[Exercise description]
Within the material below, locate the line with "Continue the OpenSCAD" and the line with "half of the", then return those two lines and all lines between them, exactly as written.
━━ The input
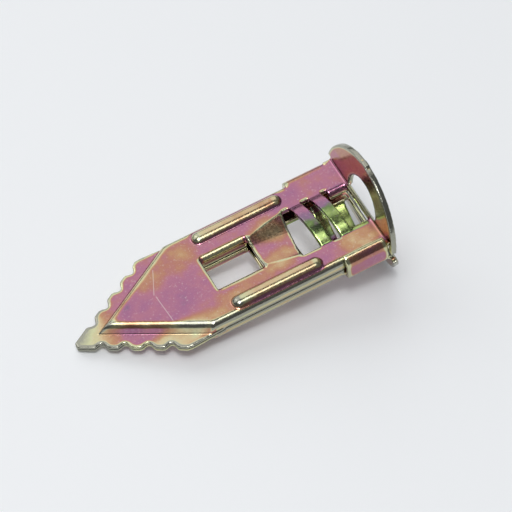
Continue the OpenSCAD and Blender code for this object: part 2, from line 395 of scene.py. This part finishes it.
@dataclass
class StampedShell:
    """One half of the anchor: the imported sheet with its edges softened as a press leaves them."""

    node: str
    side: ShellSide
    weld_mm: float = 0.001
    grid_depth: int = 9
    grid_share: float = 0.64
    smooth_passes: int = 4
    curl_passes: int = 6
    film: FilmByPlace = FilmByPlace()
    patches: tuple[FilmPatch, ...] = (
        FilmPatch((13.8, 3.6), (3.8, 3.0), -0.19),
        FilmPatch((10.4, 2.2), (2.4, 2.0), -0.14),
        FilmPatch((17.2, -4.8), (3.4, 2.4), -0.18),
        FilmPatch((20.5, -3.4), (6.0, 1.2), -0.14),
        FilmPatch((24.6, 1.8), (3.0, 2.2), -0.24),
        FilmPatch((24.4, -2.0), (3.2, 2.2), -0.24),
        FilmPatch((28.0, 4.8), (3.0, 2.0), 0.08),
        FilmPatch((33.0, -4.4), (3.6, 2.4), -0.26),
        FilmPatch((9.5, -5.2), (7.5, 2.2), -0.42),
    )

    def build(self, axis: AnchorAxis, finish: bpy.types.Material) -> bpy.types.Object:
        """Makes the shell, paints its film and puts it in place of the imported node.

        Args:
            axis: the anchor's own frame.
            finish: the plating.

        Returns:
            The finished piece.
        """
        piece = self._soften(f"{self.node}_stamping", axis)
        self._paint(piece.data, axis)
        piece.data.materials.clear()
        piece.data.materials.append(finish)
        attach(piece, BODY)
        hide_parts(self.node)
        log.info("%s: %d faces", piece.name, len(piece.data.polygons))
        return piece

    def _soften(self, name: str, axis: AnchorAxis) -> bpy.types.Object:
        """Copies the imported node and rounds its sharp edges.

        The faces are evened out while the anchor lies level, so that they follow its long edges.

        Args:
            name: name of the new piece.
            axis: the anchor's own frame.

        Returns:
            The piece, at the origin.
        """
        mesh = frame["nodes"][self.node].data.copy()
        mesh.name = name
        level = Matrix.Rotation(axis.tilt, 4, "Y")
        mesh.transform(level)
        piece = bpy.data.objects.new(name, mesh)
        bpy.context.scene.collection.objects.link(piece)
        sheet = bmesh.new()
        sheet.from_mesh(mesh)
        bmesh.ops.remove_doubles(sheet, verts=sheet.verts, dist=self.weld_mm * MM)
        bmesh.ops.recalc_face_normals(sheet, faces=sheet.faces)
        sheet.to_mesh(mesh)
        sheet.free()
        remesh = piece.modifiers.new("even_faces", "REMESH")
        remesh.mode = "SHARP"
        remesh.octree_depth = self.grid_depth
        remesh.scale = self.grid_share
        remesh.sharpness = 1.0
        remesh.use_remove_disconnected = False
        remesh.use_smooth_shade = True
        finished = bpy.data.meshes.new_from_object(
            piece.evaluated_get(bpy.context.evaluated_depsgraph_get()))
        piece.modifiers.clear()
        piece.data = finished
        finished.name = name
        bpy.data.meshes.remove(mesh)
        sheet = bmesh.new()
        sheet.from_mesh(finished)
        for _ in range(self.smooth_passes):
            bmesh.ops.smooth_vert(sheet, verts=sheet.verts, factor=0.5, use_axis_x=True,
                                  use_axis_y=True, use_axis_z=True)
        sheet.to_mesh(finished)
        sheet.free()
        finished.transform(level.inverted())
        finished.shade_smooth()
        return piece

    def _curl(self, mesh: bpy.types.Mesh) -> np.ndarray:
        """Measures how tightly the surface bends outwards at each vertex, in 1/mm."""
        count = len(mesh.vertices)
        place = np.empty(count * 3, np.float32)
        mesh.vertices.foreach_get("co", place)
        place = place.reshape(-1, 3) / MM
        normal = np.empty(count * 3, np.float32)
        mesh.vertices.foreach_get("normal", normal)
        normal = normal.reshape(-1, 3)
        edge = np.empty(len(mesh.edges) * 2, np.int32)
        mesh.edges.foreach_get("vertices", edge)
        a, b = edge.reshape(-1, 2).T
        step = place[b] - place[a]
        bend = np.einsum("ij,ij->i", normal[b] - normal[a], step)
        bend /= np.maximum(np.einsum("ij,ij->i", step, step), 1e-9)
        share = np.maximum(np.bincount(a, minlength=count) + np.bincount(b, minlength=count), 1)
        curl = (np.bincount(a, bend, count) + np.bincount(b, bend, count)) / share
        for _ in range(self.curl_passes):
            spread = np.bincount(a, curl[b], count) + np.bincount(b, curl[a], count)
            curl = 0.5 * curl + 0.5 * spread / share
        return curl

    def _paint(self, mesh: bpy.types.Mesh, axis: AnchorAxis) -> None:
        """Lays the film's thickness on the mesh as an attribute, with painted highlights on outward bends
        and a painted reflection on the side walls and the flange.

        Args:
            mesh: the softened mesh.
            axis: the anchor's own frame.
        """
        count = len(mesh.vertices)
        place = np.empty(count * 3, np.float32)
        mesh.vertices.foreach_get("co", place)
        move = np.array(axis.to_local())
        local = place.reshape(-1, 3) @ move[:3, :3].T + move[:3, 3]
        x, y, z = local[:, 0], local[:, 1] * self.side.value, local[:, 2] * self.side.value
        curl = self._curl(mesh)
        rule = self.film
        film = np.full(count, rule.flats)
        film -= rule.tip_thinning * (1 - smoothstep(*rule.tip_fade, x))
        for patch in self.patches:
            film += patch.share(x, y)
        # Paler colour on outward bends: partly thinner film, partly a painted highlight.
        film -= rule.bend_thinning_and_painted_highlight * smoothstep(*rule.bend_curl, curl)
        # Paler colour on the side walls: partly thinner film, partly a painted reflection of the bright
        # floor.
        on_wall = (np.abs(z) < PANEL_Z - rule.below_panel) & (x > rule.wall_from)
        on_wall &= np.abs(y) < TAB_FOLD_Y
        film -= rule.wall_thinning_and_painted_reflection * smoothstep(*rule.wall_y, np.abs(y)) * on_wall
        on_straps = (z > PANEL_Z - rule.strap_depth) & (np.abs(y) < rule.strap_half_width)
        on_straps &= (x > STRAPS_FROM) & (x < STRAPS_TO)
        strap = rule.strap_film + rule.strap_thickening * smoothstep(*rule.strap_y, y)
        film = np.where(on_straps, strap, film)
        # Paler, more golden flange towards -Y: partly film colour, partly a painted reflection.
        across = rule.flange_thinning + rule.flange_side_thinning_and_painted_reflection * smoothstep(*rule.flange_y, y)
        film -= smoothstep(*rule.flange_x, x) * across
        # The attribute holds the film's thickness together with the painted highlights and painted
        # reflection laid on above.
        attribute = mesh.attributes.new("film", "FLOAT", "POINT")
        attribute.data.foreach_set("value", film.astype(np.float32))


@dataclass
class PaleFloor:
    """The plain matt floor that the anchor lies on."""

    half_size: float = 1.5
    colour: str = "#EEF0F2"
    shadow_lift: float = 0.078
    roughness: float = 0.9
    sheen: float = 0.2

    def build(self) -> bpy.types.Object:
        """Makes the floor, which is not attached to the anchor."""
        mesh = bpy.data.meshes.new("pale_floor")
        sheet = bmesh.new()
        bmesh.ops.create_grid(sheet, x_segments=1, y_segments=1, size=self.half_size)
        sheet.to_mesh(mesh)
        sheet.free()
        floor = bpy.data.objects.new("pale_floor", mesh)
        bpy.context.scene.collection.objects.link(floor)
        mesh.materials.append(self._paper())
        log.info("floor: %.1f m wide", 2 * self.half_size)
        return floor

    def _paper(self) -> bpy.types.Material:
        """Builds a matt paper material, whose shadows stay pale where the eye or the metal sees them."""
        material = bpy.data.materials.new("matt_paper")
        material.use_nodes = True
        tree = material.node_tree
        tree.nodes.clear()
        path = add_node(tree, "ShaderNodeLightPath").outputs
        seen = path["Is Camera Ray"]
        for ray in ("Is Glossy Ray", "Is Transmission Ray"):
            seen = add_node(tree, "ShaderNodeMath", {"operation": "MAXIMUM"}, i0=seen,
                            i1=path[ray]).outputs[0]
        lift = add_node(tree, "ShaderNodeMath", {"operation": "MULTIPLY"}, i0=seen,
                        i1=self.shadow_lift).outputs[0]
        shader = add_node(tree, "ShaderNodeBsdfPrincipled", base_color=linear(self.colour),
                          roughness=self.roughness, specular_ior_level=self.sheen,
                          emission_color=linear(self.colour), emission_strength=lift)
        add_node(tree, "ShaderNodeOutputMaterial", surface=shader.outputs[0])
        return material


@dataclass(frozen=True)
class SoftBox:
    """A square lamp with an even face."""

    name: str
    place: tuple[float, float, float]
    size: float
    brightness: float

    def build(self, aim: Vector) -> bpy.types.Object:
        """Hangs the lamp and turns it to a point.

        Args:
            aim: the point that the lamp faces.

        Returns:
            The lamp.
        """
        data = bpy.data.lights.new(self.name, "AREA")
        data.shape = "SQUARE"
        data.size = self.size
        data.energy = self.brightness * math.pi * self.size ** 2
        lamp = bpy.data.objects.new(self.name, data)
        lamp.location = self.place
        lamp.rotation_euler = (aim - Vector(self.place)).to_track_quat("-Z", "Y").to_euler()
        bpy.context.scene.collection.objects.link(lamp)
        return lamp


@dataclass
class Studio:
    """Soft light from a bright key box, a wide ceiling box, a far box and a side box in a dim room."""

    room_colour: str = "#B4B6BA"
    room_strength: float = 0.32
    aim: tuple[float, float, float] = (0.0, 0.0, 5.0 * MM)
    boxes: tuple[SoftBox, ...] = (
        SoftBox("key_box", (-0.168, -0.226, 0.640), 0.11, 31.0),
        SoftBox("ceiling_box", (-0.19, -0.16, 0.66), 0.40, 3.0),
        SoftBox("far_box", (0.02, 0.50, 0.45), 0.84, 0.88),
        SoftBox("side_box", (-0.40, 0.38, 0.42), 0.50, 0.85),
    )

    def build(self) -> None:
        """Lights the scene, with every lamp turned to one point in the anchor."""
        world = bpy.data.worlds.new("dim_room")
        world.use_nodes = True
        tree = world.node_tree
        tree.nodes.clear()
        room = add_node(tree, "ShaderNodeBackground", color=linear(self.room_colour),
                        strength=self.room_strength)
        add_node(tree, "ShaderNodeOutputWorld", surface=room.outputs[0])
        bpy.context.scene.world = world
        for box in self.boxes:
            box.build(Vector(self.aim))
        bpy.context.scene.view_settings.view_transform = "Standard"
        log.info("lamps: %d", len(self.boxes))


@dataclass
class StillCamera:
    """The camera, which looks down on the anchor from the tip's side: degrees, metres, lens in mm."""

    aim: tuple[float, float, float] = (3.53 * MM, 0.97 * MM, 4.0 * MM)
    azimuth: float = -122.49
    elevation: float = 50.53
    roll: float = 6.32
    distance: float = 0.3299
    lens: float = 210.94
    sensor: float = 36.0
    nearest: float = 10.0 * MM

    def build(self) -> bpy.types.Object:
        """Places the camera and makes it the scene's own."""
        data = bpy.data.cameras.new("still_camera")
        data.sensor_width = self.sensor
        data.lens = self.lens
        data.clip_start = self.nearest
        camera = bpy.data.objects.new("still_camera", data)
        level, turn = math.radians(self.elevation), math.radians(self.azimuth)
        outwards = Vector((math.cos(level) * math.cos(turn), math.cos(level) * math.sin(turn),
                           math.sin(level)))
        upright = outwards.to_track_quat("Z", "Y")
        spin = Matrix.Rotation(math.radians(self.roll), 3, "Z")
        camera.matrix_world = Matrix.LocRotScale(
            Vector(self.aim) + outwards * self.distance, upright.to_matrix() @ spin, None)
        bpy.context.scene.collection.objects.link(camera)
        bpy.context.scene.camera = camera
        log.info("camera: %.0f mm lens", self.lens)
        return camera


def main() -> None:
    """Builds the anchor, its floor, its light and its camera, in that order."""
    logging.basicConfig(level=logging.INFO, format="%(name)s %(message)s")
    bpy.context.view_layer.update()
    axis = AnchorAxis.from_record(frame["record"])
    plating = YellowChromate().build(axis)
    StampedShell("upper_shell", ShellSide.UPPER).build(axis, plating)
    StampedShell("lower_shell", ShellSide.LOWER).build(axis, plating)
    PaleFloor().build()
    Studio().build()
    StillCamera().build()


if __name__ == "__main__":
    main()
━━━━
━━ The input
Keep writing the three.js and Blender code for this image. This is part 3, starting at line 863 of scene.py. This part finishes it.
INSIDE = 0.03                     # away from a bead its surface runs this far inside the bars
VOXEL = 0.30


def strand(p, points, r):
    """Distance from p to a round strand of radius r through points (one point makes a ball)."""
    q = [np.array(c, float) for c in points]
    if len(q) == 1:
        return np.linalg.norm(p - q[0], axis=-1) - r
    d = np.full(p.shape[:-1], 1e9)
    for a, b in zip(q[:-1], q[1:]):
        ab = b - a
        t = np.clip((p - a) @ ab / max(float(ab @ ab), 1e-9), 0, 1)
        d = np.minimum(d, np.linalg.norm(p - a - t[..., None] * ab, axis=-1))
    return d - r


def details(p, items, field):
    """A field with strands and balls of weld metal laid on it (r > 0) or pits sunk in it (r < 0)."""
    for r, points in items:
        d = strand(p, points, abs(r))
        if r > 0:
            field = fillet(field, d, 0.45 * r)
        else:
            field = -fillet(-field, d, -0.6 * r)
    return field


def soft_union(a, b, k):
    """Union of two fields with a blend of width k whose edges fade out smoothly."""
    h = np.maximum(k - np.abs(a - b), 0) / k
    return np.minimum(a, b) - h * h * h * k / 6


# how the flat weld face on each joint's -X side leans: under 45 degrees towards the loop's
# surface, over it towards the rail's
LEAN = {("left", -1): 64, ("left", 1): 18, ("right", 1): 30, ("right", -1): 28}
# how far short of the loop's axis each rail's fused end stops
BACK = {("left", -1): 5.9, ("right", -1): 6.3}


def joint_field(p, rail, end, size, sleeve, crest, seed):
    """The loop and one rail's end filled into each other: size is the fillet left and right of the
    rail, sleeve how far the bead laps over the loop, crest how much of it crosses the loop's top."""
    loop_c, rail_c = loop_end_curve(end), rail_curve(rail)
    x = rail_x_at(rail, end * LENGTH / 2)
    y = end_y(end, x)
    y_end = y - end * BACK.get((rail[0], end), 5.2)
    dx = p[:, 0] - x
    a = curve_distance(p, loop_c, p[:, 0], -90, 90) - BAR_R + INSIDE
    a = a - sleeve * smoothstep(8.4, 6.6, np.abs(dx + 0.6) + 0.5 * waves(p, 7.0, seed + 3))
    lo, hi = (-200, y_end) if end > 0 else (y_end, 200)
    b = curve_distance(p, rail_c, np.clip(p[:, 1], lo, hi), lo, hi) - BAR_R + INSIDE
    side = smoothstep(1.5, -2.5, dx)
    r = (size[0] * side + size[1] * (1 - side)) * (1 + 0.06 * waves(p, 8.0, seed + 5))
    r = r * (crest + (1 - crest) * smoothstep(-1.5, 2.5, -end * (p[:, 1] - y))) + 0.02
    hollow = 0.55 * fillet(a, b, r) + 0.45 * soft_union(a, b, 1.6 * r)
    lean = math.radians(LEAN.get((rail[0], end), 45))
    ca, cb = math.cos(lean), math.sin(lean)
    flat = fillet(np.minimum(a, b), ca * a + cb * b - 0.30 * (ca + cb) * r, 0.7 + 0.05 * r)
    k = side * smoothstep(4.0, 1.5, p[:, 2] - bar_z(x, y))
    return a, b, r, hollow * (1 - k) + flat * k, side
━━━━
━━ The input
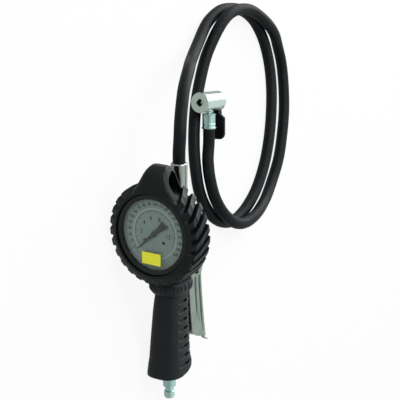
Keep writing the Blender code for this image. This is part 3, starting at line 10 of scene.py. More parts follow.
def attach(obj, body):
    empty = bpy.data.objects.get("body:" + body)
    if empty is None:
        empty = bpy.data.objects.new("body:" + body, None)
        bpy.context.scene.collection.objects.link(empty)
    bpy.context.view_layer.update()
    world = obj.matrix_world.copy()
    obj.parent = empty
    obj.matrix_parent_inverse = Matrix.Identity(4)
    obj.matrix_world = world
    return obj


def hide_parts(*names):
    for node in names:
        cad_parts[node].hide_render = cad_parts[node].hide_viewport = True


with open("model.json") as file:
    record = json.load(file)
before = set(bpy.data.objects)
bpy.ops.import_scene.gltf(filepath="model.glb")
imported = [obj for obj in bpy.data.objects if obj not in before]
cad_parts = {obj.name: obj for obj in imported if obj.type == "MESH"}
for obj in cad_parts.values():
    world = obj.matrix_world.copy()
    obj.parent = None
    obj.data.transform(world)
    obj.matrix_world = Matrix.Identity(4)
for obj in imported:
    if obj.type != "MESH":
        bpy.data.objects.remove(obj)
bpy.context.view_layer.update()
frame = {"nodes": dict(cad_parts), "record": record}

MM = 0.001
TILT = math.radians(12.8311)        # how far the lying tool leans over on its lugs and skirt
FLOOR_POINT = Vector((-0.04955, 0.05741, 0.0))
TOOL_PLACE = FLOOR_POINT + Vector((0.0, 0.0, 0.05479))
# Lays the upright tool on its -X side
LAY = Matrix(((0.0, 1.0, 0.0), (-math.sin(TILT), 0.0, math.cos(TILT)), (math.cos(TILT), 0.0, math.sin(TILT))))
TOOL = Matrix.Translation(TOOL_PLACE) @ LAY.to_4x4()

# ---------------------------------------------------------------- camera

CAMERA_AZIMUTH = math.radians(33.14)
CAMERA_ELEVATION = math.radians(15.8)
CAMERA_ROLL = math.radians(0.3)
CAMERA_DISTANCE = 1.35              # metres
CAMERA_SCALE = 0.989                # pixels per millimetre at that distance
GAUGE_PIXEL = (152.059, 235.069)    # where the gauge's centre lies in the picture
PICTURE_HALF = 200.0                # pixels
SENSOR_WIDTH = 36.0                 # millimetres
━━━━
[Solution for this exercise]
Continue the OpenSCAD and Blender code for this object: part 2, from line 395 of scene.py. This part finishes it.
@dataclass
class StampedShell:
    """One half of the anchor: the imported sheet with its edges softened as a press leaves them."""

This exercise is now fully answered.